Monday, June 29, 2020

Sitting by the Sea



“So, what is it,” she asked.

“I’m really not sure,” I said, “it’s
blue and black and red and gold,
with lightning bolts and squirrely
looking swirls scattered all about it.”

“Is it alive,” she asked.

“I honestly don’t know,” I said, “it
barked a little while ago, but there’s
no mouth that I can see, no nose or
holes for it to breathe.”

“Should I kick it,” she asked.

“No,” I said, “I think that might be
cruel, besides it might be magic
or grant wishes or be from another
world or even another Dimension.”

“Can I touch it,” she asked.

“I am not sure about that wisdom,” I said,
“it might be something bad still, we just
don’t quite know yet. I think we should
probably call someone.”

“Who can we call,” she asked.

“Maybe a scientist,” I said, “maybe
a priest, maybe a doctor or cop,
maybe someone with a college
degree in animal husbandry.”

“I’m going to poke it with this stick,” she said.

“Be careful,” I said, “you know what happens
to the pokers in the movies. They always lose a
hand or face, or get some space disease that
turns them into flesh eating monsters.”

“I’m not going to poke it then,” she said.

“Well I’m not going to either,” I said.

We sat on our haunches, in the beach sand,
staring at the unknown creature, our brows
furrowed in contemplation,
as the sea slowly lapped the
shore, lazily tickling our toes
and childish curiosity.

Thursday, June 18, 2020

Activation




Activation,
when the blood is roiling
in the veins, thick and hot,
pulsing in vicious milliseconds
through the extremities,
electrifying every nerve
and twitching the muscles.

Set off,
buy the unkind words,
the devilish acts,
the hardened hearts,
the weak minds,
the grief of millennia
and the deep schism of double-talk.

Bursting,
in waves of fiery words,
a klaxon of shouting,
repeating the furious chants
of threadbare hearts so casually
broken again and over through time,
erupting in rageful plumes of lava.

Spilling,
from between the scarred cracks
of tired skin onto the streets, into
the fray, obliterating the status quo
on every corner of every congested
town, every packed boulevard and
overcrowded city.

Embattled,
in an obvious struggle against
apathy, obliviousness, and the
mindless ethos of unchecked
“that’s the way it is” – ness.
Fighting perceptions of alleged
nature, through tall grass.

To victory,
of all the embittered battlers of
stagnant, seething rancor.
To cheer and laud the triumphs
of humanity over dehumanization.
In arm and arm, unified, forever,
a long fought for peace, built on martyr’s graves.

Friday, June 12, 2020

The Munch



There’s an insatiable hunger
chewing at the edges of society
I have deemed it, “The Munch”.
It’s out there, on the fringe,
Munching.

The Munch eats everything in its
path, never stopping, relentlessly
feeding on the joys, miseries and
the cavalcade of emotions we’re capable of.
Like locust’s jaws scissoring back and forth.

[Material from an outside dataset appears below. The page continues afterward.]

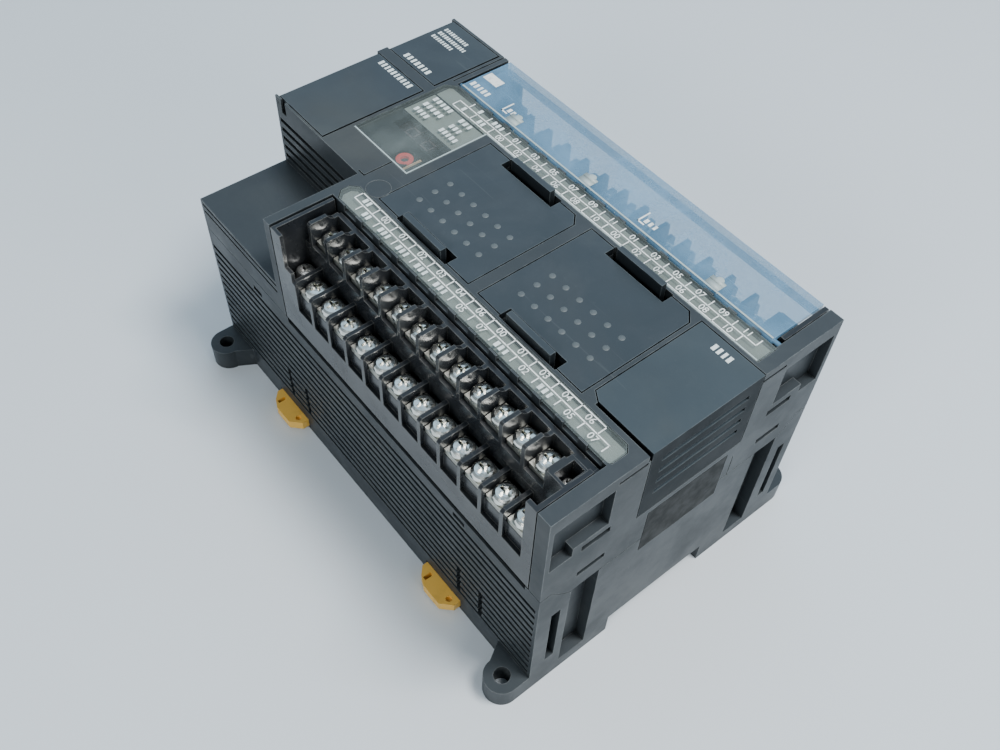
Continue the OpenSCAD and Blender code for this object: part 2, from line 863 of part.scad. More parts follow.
module block_housing(cells, left, rim, top, post_w) {
    right = bay_r - block_clear;
    first_wall = upper_barrier_x(cells);
    pocket_r = lower_barrier_x(cells - 1) - barrier_t / 2;
    rim_z = z_t - 0.3;
    back_z = top - back_drop;
    pin_room = 1.6;
    pin_room_z = cover_hinge_z - pin_room;
    difference() {
        union() {
            box(left, right, upper_shelf_y, barrier_back_y, block_z, upper_shelf_z);
            box(left, right, lower_shelf_y, upper_shelf_y, block_z, lower_shelf_z);
            box(left, right, -y_f, lower_shelf_y + 0.5, block_z, apron_z);
            box(left, left + 1.1, -y_f, block_back_y, block_z, rim);
            box(left, left + 4.2, -y_f, -y_f + 1, apron_z - 1, rim);
            box(left, pocket_r, -y_f, -y_f + 1, apron_z - 1, 73.8);
            box(right - 1.3, right, -y_f, block_back_y, block_z, rim_z);
            box(right - post_w, right, -y_f, -y_f + 1.2, apron_z - 1, rim_z);
            box(first_wall, right, -28.3, block_back_y, upper_shelf_z - 2, back_z);
            box(last_barrier_x, right, upper_shelf_y, -29.5, upper_shelf_z - 2, top);
            box(last_barrier_x, right, -29.6, block_back_y, upper_shelf_z - 2, back_z);
            for (i = [0 : cells])
                upper_barrier(upper_barrier_x(i), top);
            for (i = [0 : cells - 1])
                lower_barrier(lower_barrier_x(i));
        }
        box(left + 6, header_r + 1, header_y0 - 0.4, header_y1 + 0.4, block_z - eps, block_z + 6);
        box(last_barrier_x + 1.4, right - 1.9, upper_shelf_y + 0.8, -30.2, upper_pocket_z, z_t + eps);
        for (i = [0 : cells - 1]) {
            translate([upper_cell_x(i), upper_screw_y, upper_shelf_z - 7])
                cylinder(r = shank_r + screw_clear, h = 7 + eps);
            translate([lower_cell_x(i), lower_screw_y, lower_shelf_z - 7])
                cylinder(r = shank_r + screw_clear, h = 7 + eps);
        }
        block_screw_places(left)
            cylinder(r = shank_r + screw_clear, h = z_t);
        // Room for the hinge pin of the terminal cover
        box(right - 2, right + eps, -cover_hinge_y - pin_room, block_back_y + eps, pin_room_z, z_t + eps);
    }
}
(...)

I can hear it in the soft echoes of night,
in the chants and screams of the righteous
and the unjust.
A crunching, munching, mashing, chewing,
sickly sound swallowing everything.

The Munch eats the will of the brave,
the courage of the weak, the minds of
the smart, the curiosity of the dim,
the backbone of the wise and the
moral fiber of the elected.

The Munch eradicates fields of
thought, of will, of empathy and
compassion. It chomps down into
the essence of humanity, taking
giant gaping chunks from us.

We hardly notice. The Munch is
actually quite small.
Microscopic. Infinitesimal.
Its work is done over long stretches
of time.

Munching in the dark,
Munching in the sunlight,
Munching in the fields,
munching in the cities,
Munching for millennia.   

Until one day,
all that’ll be left,
is The Munch.
And we’ll be the empty table settings
from the third course meal.

Friday, June 5, 2020

I Don't Know



How I know that I don’t
know?

I don’t know.

But not knowing isn’t the
end.

It’s a beginning.

Knowing only comes after
admitting not knowing.

Once I think I know, I can
then confirm that I might
not know after all,
which would require
more admissions of a
lapse or lack in knowledge.

To which I can gain more
knowledge, thus again leading
me to the conclusion that I know,
that I just don’t know.

It’s okay not to know,
it is not okay to leave it
at that.

Knowing may require digging into
the depths of empathy previously
unexplored, or taking time to
listen, to hear, to read, to study.

Then I can say, proudly and most
assuredly, “Now I’m sure, that
I don’t know.”

And maybe knowing may never come,
maybe my life experiences will never
lead me to complete knowing, but I
won’t stop my desire to want to know.

That’s how I know that  I don’t know.